- _Task objective_: Please output the data below exactly as given, starting at its first line and stopping after the line that contains "even_shading(pin)".

- _Data lines_:
###

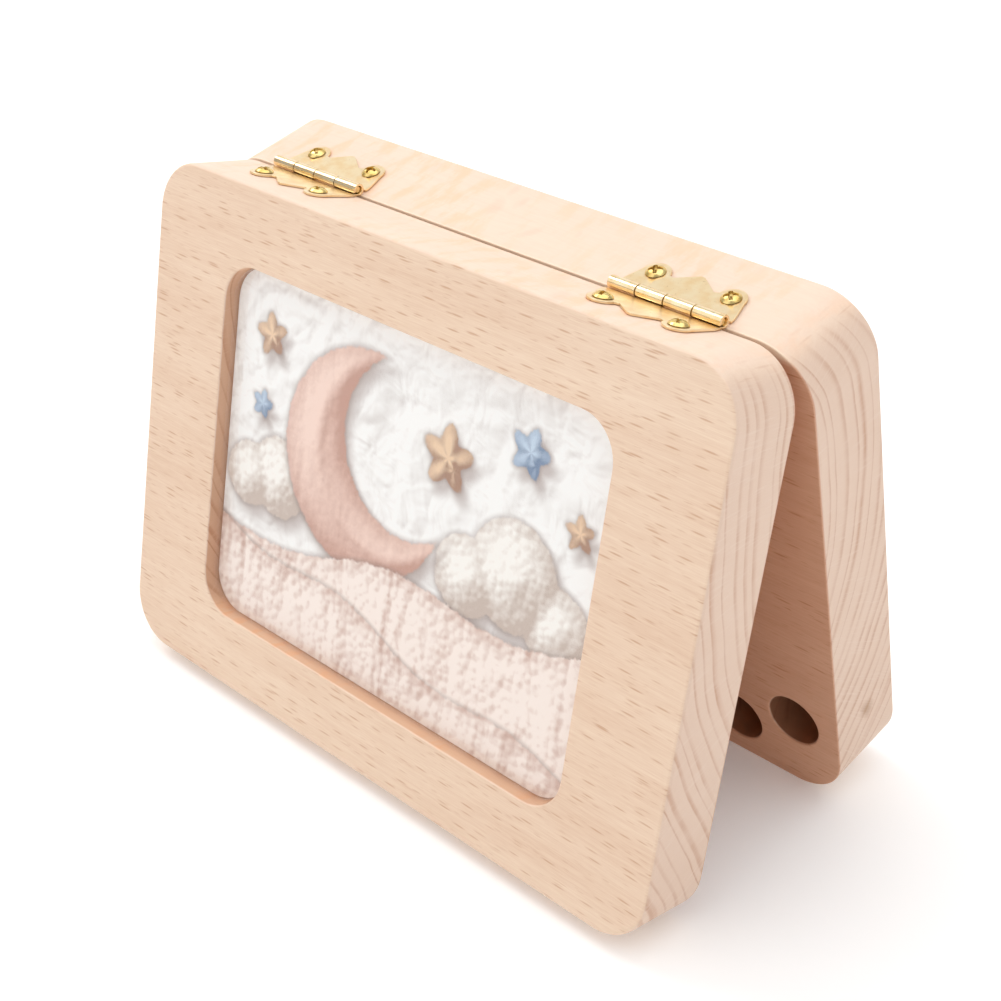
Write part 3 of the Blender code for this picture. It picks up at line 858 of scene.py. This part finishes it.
for hinge in ("left", "right"):
    for half in SIDES:
        name = f"{hinge}_{half}_leaf"
        leaf = add_piece(name, leaf_mesh(name, half, hinge), half, LEAF_BRASS, "hinge_brass",
                         f"{hinge}_hinge_{half}_leaf")
        sheet = leaf.modifiers.new("sheet", "SOLIDIFY")
        sheet.thickness = SHEET
        sheet.offset = 0
        sheet.use_even_offset = True
        burr = leaf.modifiers.new("burr", "BEVEL")
        burr.width = BURR
        burr.segments = 2
        burr.limit_method = "ANGLE"
        burr.angle_limit = SHARP_ANGLE
        even_shading(leaf)
    pin = add_piece(f"{hinge}_pin", pin_mesh(f"{hinge}_pin", hinge), "back", PIN_BRASS,
                    "hinge_brass", f"{hinge}_hinge_pin")
    even_shading(pin)

# Screws: brass-plated wood screws, with a low domed head, a pressed cross recess, a countersunk
# neck that draws the leaf down, and a cut thread that runs out at the point.
HEAD_RADIUS = 0.00165
HEAD_DOME = 0.0007
HEAD_LIP = 0.00006
HEAD_STEPS = 30
NECK = 0.0005
SHANK_RADIUS = 0.0008
SHANK_LENGTH = 0.008
THREAD_ROOT = 0.00056
THREAD_PITCH = 0.0008
THREAD_START = 0.0012
THREAD_STEPS = 90
POINT_LENGTH = 0.0018
POINT_CURVE = 0.8
TURN_STEPS = 112
CROSS_REACH = 0.00115
CROSS_MIDDLE = 0.0004
CROSS_END = 0.00025
CROSS_DEPTH = 0.0008
CROSS_RISE = 0.55
CROSS_WALL = 0.00007
# How much dirt and painted shade darkens each ring of the head's lip, down to the shank.
LIP_DIRT_AND_SHADE = (0.1, 0.6, 1.0, 1.0, 1.0)
# How far the cross of each screw is turned, in degrees: front left and right, back left and right.
CROSS_TURNS = {"left": (24, -38, 52, 8), "right": (-16, 63, 35, -52)}


def cross_recess(side, reach):
    """The driver's recess as a share of its full depth: shallower towards its arms' ends."""
    depth = np.zeros(side.shape)
    for along, across in ((np.abs(side), np.abs(reach)), (np.abs(reach), np.abs(side))):
        width = CROSS_MIDDLE + (CROSS_END - CROSS_MIDDLE) * along / CROSS_REACH
        inside = np.minimum(width - across, CROSS_REACH - along) / CROSS_WALL
        depth = np.maximum(depth, np.clip(inside, 0, 1) * (1 - CROSS_RISE * along / CROSS_REACH))
    return depth


def screw_mesh(name, half, node, turn):
    """A screw as one grid, angle by profile: a dome less its recess, a lip, a neck and a thread.

    The dome falls as the cube of the radius. The thread's radius rises and falls with
    (height / pitch - angle / full turn), and both it and the core shrink to the point.
    """
    low, high = own_box(node, half)
    middle, seat = (low + high) / 2, low[2] + NECK + SHANK_LENGTH
    angle = np.radians(np.linspace(0, 360, TURN_STEPS, endpoint=False))
    around = np.ones(TURN_STEPS)
    spread = np.linspace(0, 1, HEAD_STEPS)[:, None] * (HEAD_RADIUS - HEAD_LIP) * around
    side, reach = spread * np.cos(angle - turn), spread * np.sin(angle - turn)
    recess = cross_recess(side, reach)
    dome = HEAD_DOME * (1 - (spread / HEAD_RADIUS) ** 3) - CROSS_DEPTH * recess

    depth = np.linspace(THREAD_START, SHANK_LENGTH, THREAD_STEPS)[:, None]
    phase = (depth / THREAD_PITCH - angle / (2 * math.pi)) % 1
    run_in = np.clip((depth - THREAD_START) / THREAD_PITCH, 0, 1)
    crest = np.clip(1 - np.abs(phase - 0.5) * 4, 0, 1) * run_in
    core = np.clip((SHANK_LENGTH - depth) / POINT_LENGTH, 0, 1)
    thread = (THREAD_ROOT + (SHANK_RADIUS - THREAD_ROOT) * crest) * core ** POINT_CURVE

    lip = np.array([(HEAD_RADIUS - HEAD_LIP * 0.3, HEAD_LIP * 0.5), (HEAD_RADIUS, -HEAD_LIP * 0.3),
                    (HEAD_RADIUS - HEAD_LIP, -HEAD_LIP * 1.5), (SHANK_RADIUS, -NECK),
                    (SHANK_RADIUS, -NECK - THREAD_START * 0.8)])
    radius = np.concatenate([spread, lip[:, :1] * around, thread])
    height = np.concatenate([dome, lip[:, 1:] * around, -NECK - depth * around])
    rows = np.stack([middle[0] + radius * np.cos(angle), middle[1] + radius * np.sin(angle),
                     seat + height], axis=-1)
    # The cross recess and the lip carry dirt and painted shade; the thread carries none.
    grime = np.concatenate([recess, np.outer(LIP_DIRT_AND_SHADE, around), np.zeros(thread.shape)])
    return joined_mesh(name, half, [ring_grid(rows)], grime)


SCREW_BRASS = brass("screw_brass", tone(246, 220, 152), tone(218, 180, 100), tone(112, 80, 30),
                    gloss=0.14, knuckle_gloss=0.14)

for hinge, turns in CROSS_TURNS.items():
    places = [(half, end) for half in SIDES for end in ("left", "right")]
    for (half, end), turn in zip(places, turns):
        name = f"{hinge}_{half}_{end}_screw"
        node = f"{hinge}_hinge_{half}_{end}_screw"
        add_piece(name, screw_mesh(name, half, node, math.radians(turn)), half,
                  SCREW_BRASS, "screw_brass", node)

# Studio: a white floor that glows towards the horizon, softboxes, a room that is bright behind
# the box, and the camera where the photograph was taken from.
FLOOR_SIZE = 14.0
FLOOR_DROP = 0.00002
FLOOR_GLOW_NEAR = (0.1, 0.1, 0.1, 1.0)
FLOOR_GLOW_FAR = (0.7, 0.7, 0.7, 1.0)
BACKDROP = (-0.68, 0.73, 0.0)
BACKDROP_LIGHT = 1.12
ROOM_LIGHT = 0.45
# Each softbox's place, what it points at, its size in metres and its power in watts.
SOFTBOXES = {
    "overhead": ((0.3, 0.2, 2.0), (0, 0, 0.05), 2.4, 24.0),
    "front": ((-0.35, -0.9, 0.85), (0, 0, 0.05), 1.1, 3.0),
    "side": ((1.05, 0.5, 0.45), (0, 0, 0.05), 0.9, 1.0),
    "rim": ((-1.0, -0.1, 1.2), (0, 0, 0.09), 0.65, 5.0),
}
CAMERA_PLACE = (0.18969, -0.18643, 0.20181)
CAMERA_TURN = (59.0962, 1.1319, 44.4159)
CAMERA_LENS = 63.415
CAMERA_NEAR = 0.01

floor_mesh = bpy.data.meshes.new("white_sweep")
floor_corners = np.array([(-1, -1), (1, -1), (1, 1), (-1, 1)]) * FLOOR_SIZE / 2
floor_mesh.from_pydata(np.insert(floor_corners, 2, -FLOOR_DROP, axis=1).tolist(), [],
                       [(0, 1, 2, 3)])
floor = in_scene("white_sweep", floor_mesh)
finish, shader, paint = new_finish("white_sweep")
away = paint.add("TexCoord", output="Object")
away = away.add("VectorMath", {0: away}, output="Value", operation="LENGTH").step(0.5, 2.5)
dress(shader, paint, Base_Color=tone(252, 252, 252), Roughness=0.9,
      Emission_Color=away.mix(FLOOR_GLOW_NEAR, FLOOR_GLOW_FAR), Emission_Strength=1.0)
floor_mesh.materials.append(finish)

for name, (place, target, size, power) in SOFTBOXES.items():
    light = bpy.data.lights.new(name, "AREA")
    light.size = size
    light.energy = power
    softbox = in_scene(name, light)
    softbox.location = place
    softbox.rotation_euler = (Vector(target) - Vector(place)).to_track_quat("-Z", "Y").to_euler()

# To the camera the room itself is white, so that the box stands on white from every side.
world = bpy.data.worlds.new("studio")
world.use_nodes = True
sky = Paint(world.node_tree).add("TexCoord", output="Generated")
behind = sky.add("VectorMath", {0: sky, 1: BACKDROP}, output="Value", operation="DOT_PRODUCT")
glow = behind.step(0.4, 1.0) * (BACKDROP_LIGHT - ROOM_LIGHT) + ROOM_LIGHT
seen = sky.add("LightPath", output="Is Camera Ray")
dress(world.node_tree.nodes["Background"], sky, Color=(1, 1, 1, 1),
      Strength=glow.math("MAXIMUM", glow, seen))
bpy.context.scene.world = world

lens = bpy.data.cameras.new("camera")
lens.lens = CAMERA_LENS
lens.clip_start = CAMERA_NEAR
camera = in_scene("camera", lens)
camera.location = CAMERA_PLACE
camera.rotation_euler = [math.radians(angle) for angle in CAMERA_TURN]
bpy.context.scene.camera = camera
bpy.context.scene.view_settings.view_transform = "Standard"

###

- _Exercise output_:
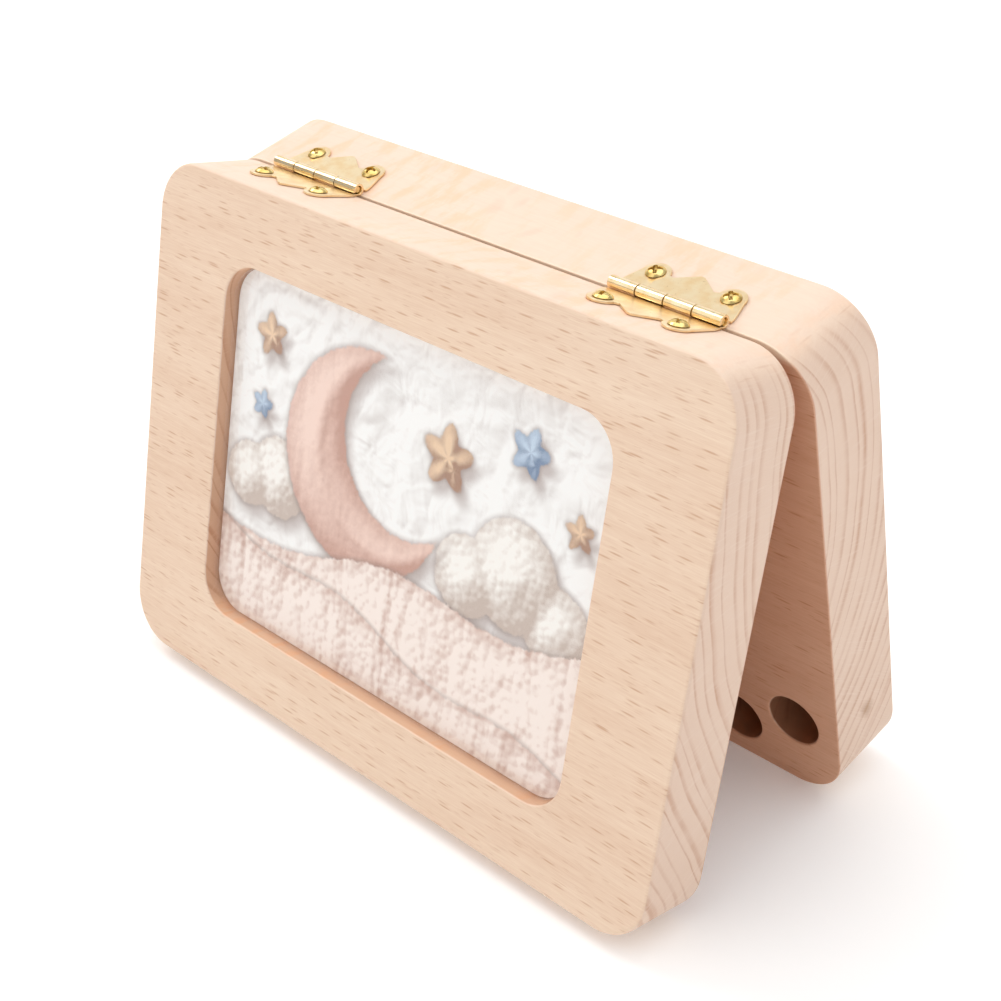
Write part 3 of the Blender code for this picture. It picks up at line 858 of scene.py. This part finishes it.
for hinge in ("left", "right"):
    for half in SIDES:
        name = f"{hinge}_{half}_leaf"
        leaf = add_piece(name, leaf_mesh(name, half, hinge), half, LEAF_BRASS, "hinge_brass",
                         f"{hinge}_hinge_{half}_leaf")
        sheet = leaf.modifiers.new("sheet", "SOLIDIFY")
        sheet.thickness = SHEET
        sheet.offset = 0
        sheet.use_even_offset = True
        burr = leaf.modifiers.new("burr", "BEVEL")
        burr.width = BURR
        burr.segments = 2
        burr.limit_method = "ANGLE"
        burr.angle_limit = SHARP_ANGLE
        even_shading(leaf)
    pin = add_piece(f"{hinge}_pin", pin_mesh(f"{hinge}_pin", hinge), "back", PIN_BRASS,
                    "hinge_brass", f"{hinge}_hinge_pin")
    even_shading(pin)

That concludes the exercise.